Required task
Using the material that follows, identify and copy each line with the string "points".
───── Data extract
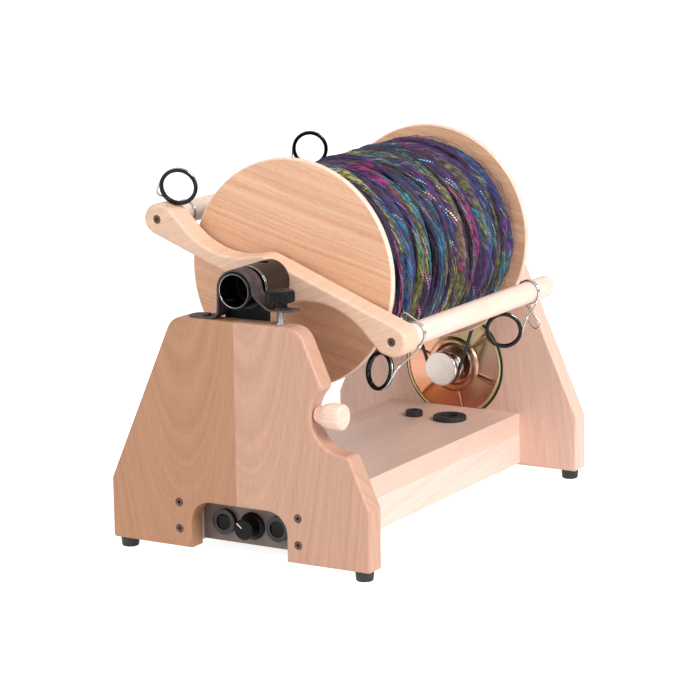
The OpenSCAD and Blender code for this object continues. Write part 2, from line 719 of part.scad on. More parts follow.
module flange(d0) {
    color([0.87, 0.68, 0.5]) difference() {
        ycyl(0, axis_z, d0, d0 + flange_t, flange_d / 2);
        ycyl(0, axis_z, d0 - 1, d0 + flange_t + 1, 14);
    }
}
module front_flange() { flange(flange_front); }
module rear_flange() { flange(rear_flange_front); }
module bobbin_tube() {
    color("tan") difference() {
        ycyl(0, axis_z, bobbin_front, rear_flange_front, 30);
        ycyl(0, axis_z, bobbin_front - 1, rear_flange_front + 1, 24);
    }
}
module bush(d0, d1, lip0, lip1) {
    color("ivory") difference() {
        union() {
            ycyl(0, axis_z, d0, d1, 14);
            ycyl(0, axis_z, lip0, lip1, 24);
        }
        ycyl(0, axis_z, min(d0, lip0) - 1, max(d1, lip1) + 1, shaft_r + slip);
    }
}
module bobbin_bushes() {
    bush(flange_front - 2, bobbin_front, bobbin_front, bobbin_front + 20);
    bush(rear_flange_front, rear_flange_front + flange_t, rear_flange_front - 20, rear_flange_front);
}
module whorl() {
    bottom = whorl_belt_r - belt_d / 2 - gap;
    rim = whorl_belt_r + 3;
    neck = whorl_front - rear_flange_front - flange_t;
    wide = whorl_back - rear_flange_front - flange_t;
    color([0.12, 0.12, 0.12]) translate([0, at(rear_flange_front + flange_t), axis_z])
        rotate([-90, 0, 0]) difference() {
            rotate_extrude() polygon([[0, 0], [70, 0], [70, neck], [rim, neck], [rim, neck + 4.4],
                [bottom, neck + 6.2], [bottom, neck + 9.8], [rim, neck + 11.6], [rim, wide],
                [0, wide]]);
            translate([0, 0, -1]) cylinder(r = shaft_r + slip, h = wide + 2);
        }
}
module yarn_core() {
    color([0.25, 0.15, 0.4]) difference() {
        ycyl(0, axis_z, bobbin_front, rear_flange_front, yarn_core_r);
        ycyl(0, axis_z, bobbin_front - 1, rear_flange_front + 1, 30);
    }
}

// The outer layer of yarn: one tube that leaves a flange square to it, bends into the
// winding's direction, goes round the core, and meets the other flange in the same way.
wind_r = yarn_core_r + yarn_r + 1.6;
yarn_bend = 7;
lead = 2 * yarn_r + yarn_bend;
wind_front = bobbin_front + lead;
wind_back = rear_flange_front - lead;
wind_pitch = (wind_back - wind_front) / yarn_loops;
loop_rings = 24;
bend_angle = yarn_bend / wind_r * 180 / PI;
function on_drum(a, d) = [wind_r * sin(a), at(d), wind_r * cos(a)];
// A quarter bend from the axial lead into the turn, then the turn itself.
front_lead = [on_drum(-bend_angle, bobbin_front), on_drum(-bend_angle, bobbin_front + 2 * yarn_r),
    for (q = [30, 60]) on_drum(-bend_angle * cos(q), wind_front - yarn_bend * (1 - sin(q)))];
turns = [for (i = [0:yarn_loops * loop_rings])
    on_drum(i * 360 / loop_rings, wind_front + wind_pitch * i / loop_rings)];
back_lead = [for (q = [60, 30]) on_drum(bend_angle * cos(q), wind_back + yarn_bend * (1 - sin(q))),
    on_drum(bend_angle, rear_flange_front - 2 * yarn_r), on_drum(bend_angle, rear_flange_front)];
yarn_path = concat(front_lead, turns, back_lead);
yarn_n = len(yarn_path);
function yarn_way(i) = i == 0 || i == yarn_n - 1 ? [0, 1, 0]
    : unit(yarn_path[i + 1] - yarn_path[i - 1]);
// Each ring of six points stands square to the path, one point facing outwards.
function yarn_ring(i) =
    let (p = yarn_path[i], w = yarn_way(i), out = unit([p[0], 0, p[2]]))
    let (side = unit(cross(w, out)), up = cross(side, w))
    [for (k = [0:5]) p + [0, 0, axis_z] + yarn_r * (cos(60 * k) * up + sin(60 * k) * side)];
module yarn_winding() {
    points = [for (i = [0:yarn_n - 1]) each yarn_ring(i)];
    walls = [for (i = [0:yarn_n - 2], k = [0:5]) let (a = 6 * i + k, b = 6 * i + (k + 1) % 6)
        each [[a, a + 6, b], [b, a + 6, b + 6]]];
    first = [for (k = [1:4]) [0, k, k + 1]];
    last = [for (k = [1:4]) 6 * (yarn_n - 1) * [1, 1, 1] + [0, k + 1, k]];
    color([0.2, 0.3, 0.55]) polyhedron(points = points, faces = concat(first, walls, last));
}
// Least gap between parts of the winding that are more than half a loop apart.
least = min([for (i = [0:3:yarn_n - 1], j = [i + 12:1:yarn_n - 1]) norm(yarn_path[i] - yarn_path[j])]);
echo(least_gap_of_yarn_to_itself = least - 2 * yarn_r);

// ---- Loose pieces ----

// The orifice reducers are stored in two holes of the top board.
module reducer(r, flange_r, bore_r, flange_h) {
    color([0.06, 0.06, 0.06]) translate([r[0], at(r[1]), box_top]) difference() {
        rotate_extrude() polygon([[0, -plug_depth + 0.5], [r[2] - 0.6, -plug_depth + 0.5],
            [r[2], -plug_depth + 1.1], [r[2], 0], [flange_r, 0], [flange_r, flange_h - 1],
            [flange_r - 1, flange_h], [0, flange_h]]);
        translate([0, 0, -20]) cylinder(r = bore_r, h = 40);
    }
}
module small_reducer() { reducer(small, 10.5, 5, 7); }
module large_reducer() { reducer(large, 20, 10, 5.5); }
// The threading hook: a turned handle in the scallop, and a wire stored in the upright.
handle_x = scallop_x - sqrt(scallop_r ^ 2 - handle_end_r ^ 2) + gap;
module hook_handle() {
    color("wheat") translate([handle_x, at(hook_depth), hook_z]) rotate([0, 90, 0]) difference() {
        rotate_extrude() polygon([[0, 0], [handle_end_r, 0], [9.2, 3], [10.6, 7], [13.2, 12], [14.4, 18],
            [handle_r, 28], [13.6, 32], [11.5, 33.4], [0, 33.4]]);
        translate([0, 0, -1]) cylinder(r = 1.5, h = 19);
    }
}
module hook_wire() {
    color("silver") {
        xcyl(-20, handle_x + 18, hook_depth, hook_z, 1.5);
        translate([-20, at(hook_depth), hook_z + 1.5]) rotate([90, 0, 0])
            rotate([0, 0, 90]) rotate_extrude(angle = 180)
                translate([1.5, 0]) circle(r = 1.2, $fn = 20);
    }
}

front_upright();
rear_upright();
top_board();
left_rail();
side_boards();
base_floor();
control_panel();
frame_screws();
rubber_feet();
foot_screws();
front_bearing_block();
front_bearing_liner();
rear_bearing_block();
rear_bearing();
block_screws();
brake_strap();
strap_screw();
tension_stud();
motor_plate();
motor_body();
motor_screws();
drive_belt();
power_inlet();
controller_board();
switch_housings();
speed_pot();
flyer_arm();
orifice_tube();
orifice_hub();
tube_collar();
flyer_shaft();
left_dowel();
right_dowel();
dowel_screws();
front_flange();
rear_flange();
bobbin_tube();
bobbin_bushes();
whorl();
yarn_core();
yarn_winding();
motor_pulley();
motor_shaft();
guide_ring(0);  // guide_ring_1
guide_clip(0);  // guide_clip_1
guide_ring(1);  // guide_ring_2
guide_clip(1);  // guide_clip_2
guide_ring(2);  // guide_ring_3
guide_clip(2);  // guide_clip_3
guide_ring(3);  // guide_ring_4
guide_clip(3);  // guide_clip_4
power_rocker();
direction_rocker();
speed_knob();
tension_washer();
tension_knob();
hook_handle();
hook_wire();
small_reducer();
large_reducer();
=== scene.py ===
# Electric yarn spinner: a beech frame, a braked flyer with sliding ring guides, and a
# big bobbin of art yarn. The sections follow the order in which it is put together.
# Metres, with X to the right, Y from the orifice to the back, and Z up.
import json
import math
from contextlib import contextmanager

import bpy
import numpy as np
from mathutils import Matrix, Vector

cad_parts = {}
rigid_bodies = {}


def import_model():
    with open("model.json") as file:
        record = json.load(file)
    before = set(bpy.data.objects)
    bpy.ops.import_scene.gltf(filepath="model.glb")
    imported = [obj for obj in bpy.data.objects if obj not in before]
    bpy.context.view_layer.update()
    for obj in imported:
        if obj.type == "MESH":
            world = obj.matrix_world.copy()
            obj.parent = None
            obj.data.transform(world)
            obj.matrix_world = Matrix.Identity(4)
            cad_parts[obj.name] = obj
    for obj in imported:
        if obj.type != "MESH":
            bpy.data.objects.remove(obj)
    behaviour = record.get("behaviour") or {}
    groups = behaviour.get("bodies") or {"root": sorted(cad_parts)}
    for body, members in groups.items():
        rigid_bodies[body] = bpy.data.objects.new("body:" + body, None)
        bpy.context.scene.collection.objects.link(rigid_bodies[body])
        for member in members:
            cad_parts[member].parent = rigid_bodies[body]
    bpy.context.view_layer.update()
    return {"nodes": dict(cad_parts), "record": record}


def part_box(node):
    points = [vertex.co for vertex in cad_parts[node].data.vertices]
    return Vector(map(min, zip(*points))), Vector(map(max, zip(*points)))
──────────
Finished answer
// Each ring of six points stands square to the path, one point facing outwards.
    points = [for (i = [0:yarn_n - 1]) each yarn_ring(i)];
    color([0.2, 0.3, 0.55]) polyhedron(points = points, faces = concat(first, walls, last));
    points = [vertex.co for vertex in cad_parts[node].data.vertices]
    return Vector(map(min, zip(*points))), Vector(map(max, zip(*points)))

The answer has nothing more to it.